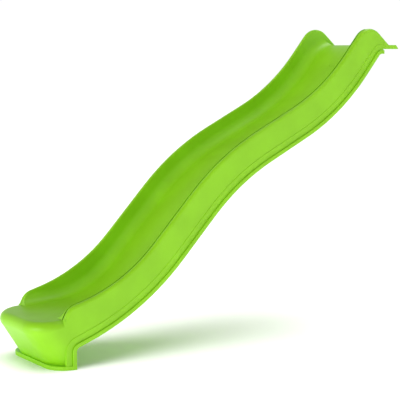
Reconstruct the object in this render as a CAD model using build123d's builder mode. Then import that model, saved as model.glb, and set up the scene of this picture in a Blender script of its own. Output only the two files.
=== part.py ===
"""Wavy straight slide for a 1.5 m play platform: a hollow twin-skin plastic moulding and its fittings.

Frame: +X towards the platform, -X down the slide, +Y across it, +Z up.
Origin: middle of the line of fixing holes, on the underside of the top lip (the level of the deck).
"""

import os
from math import cos, radians, sin, tan

from build123d import *

os.makedirs("parts", exist_ok=True)

# ---------------------------------------------------------------- driving dimensions, mm
platform_height = 1500.0
run = 2150.0                 # deck edge to the tip of the nose
body_width = 480.0           # over the outer faces of the side walls
rim_width = 32.0             # side wall, outer face to inner face
side_height = 100.0          # rim above the bed, square to it
skirt_depth = 73.0           # lower edge below the bed, square to it
bed_corner = 55.0            # radius between the bed and the side walls
rim_flat = 1.0               # flat left along the top of a rim between its two roundings
skin = 3.5                   # moulded wall thickness
fit = 0.4                    # gap between the two skins where one sits inside the other

# waves: where the straight flights of the bed meet, as shares of the run and of the fall
hollow_share = (0.1614, 0.2413)
crest_share = (0.4773, 0.4962)
landing_share = (0.7592, 0.9857)
brow_radius = 260.0
hollow_radius = 1200.0
crest_radius = 1300.0
landing_radius = 500.0

# top lip, deck edge and ears
lip_reach = 114.0            # from the deck edge to the tip of the lip
lip_thickness = 22.0
lip_bevel = 20.0             # how far the end face of the lip leans back
lip_nose_radius = 6.0        # upper edge of the end face
lip_corner = 6.0             # plan radius of the two corners of the lip
abutment_depth = 26.0        # face that bears on the edge of the deck
nib_reach = 5.0              # turned-out lower edge of that face
nib_height = 5.0
brow_setback = 84.0          # deck edge to the top of the first flight
throat_radius = 30.0
ear_foot = 50.0              # where the back of an ear meets the lip, from the deck edge
ear_back_slope = 40.0
ear_radius = 105.0
cove_setback = 55.0          # from the back of an ear to the end of the round corner inside it

# fixing holes in the lip
hole_setback = 55.0          # from the deck edge
hole_spacing = 320.0
hole_radius = 4.5
bush_wall = 2.5
bush_gap = 0.05              # radial gap between a bush and the moulding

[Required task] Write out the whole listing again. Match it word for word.

[Answer to the problem]
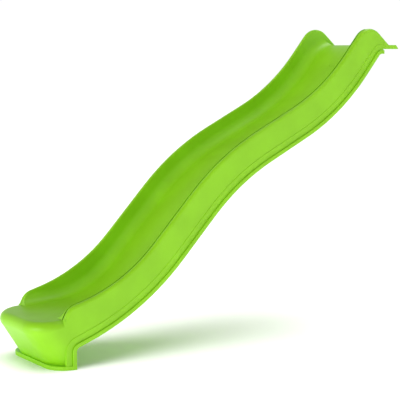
Reconstruct the object in this render as a CAD model using build123d's builder mode. Then import that model, saved as model.glb, and set up the scene of this picture in a Blender script of its own. Output only the two files.
=== part.py ===
"""Wavy straight slide for a 1.5 m play platform: a hollow twin-skin plastic moulding and its fittings.

Frame: +X towards the platform, -X down the slide, +Y across it, +Z up.
Origin: middle of the line of fixing holes, on the underside of the top lip (the level of the deck).
"""

import os
from math import cos, radians, sin, tan

from build123d import *

os.makedirs("parts", exist_ok=True)

# ---------------------------------------------------------------- driving dimensions, mm
platform_height = 1500.0
run = 2150.0                 # deck edge to the tip of the nose
body_width = 480.0           # over the outer faces of the side walls
rim_width = 32.0             # side wall, outer face to inner face
side_height = 100.0          # rim above the bed, square to it
skirt_depth = 73.0           # lower edge below the bed, square to it
bed_corner = 55.0            # radius between the bed and the side walls
rim_flat = 1.0               # flat left along the top of a rim between its two roundings
skin = 3.5                   # moulded wall thickness
fit = 0.4                    # gap between the two skins where one sits inside the other

# waves: where the straight flights of the bed meet, as shares of the run and of the fall
hollow_share = (0.1614, 0.2413)
crest_share = (0.4773, 0.4962)
landing_share = (0.7592, 0.9857)
brow_radius = 260.0
hollow_radius = 1200.0
crest_radius = 1300.0
landing_radius = 500.0

# top lip, deck edge and ears
lip_reach = 114.0            # from the deck edge to the tip of the lip
lip_thickness = 22.0
lip_bevel = 20.0             # how far the end face of the lip leans back
lip_nose_radius = 6.0        # upper edge of the end face
lip_corner = 6.0             # plan radius of the two corners of the lip
abutment_depth = 26.0        # face that bears on the edge of the deck
nib_reach = 5.0              # turned-out lower edge of that face
nib_height = 5.0
brow_setback = 84.0          # deck edge to the top of the first flight
throat_radius = 30.0
ear_foot = 50.0              # where the back of an ear meets the lip, from the deck edge
ear_back_slope = 40.0
ear_radius = 105.0
cove_setback = 55.0          # from the back of an ear to the end of the round corner inside it

# fixing holes in the lip
hole_setback = 55.0          # from the deck edge
hole_spacing = 320.0
hole_radius = 4.5
bush_wall = 2.5
bush_gap = 0.05              # radial gap between a bush and the moulding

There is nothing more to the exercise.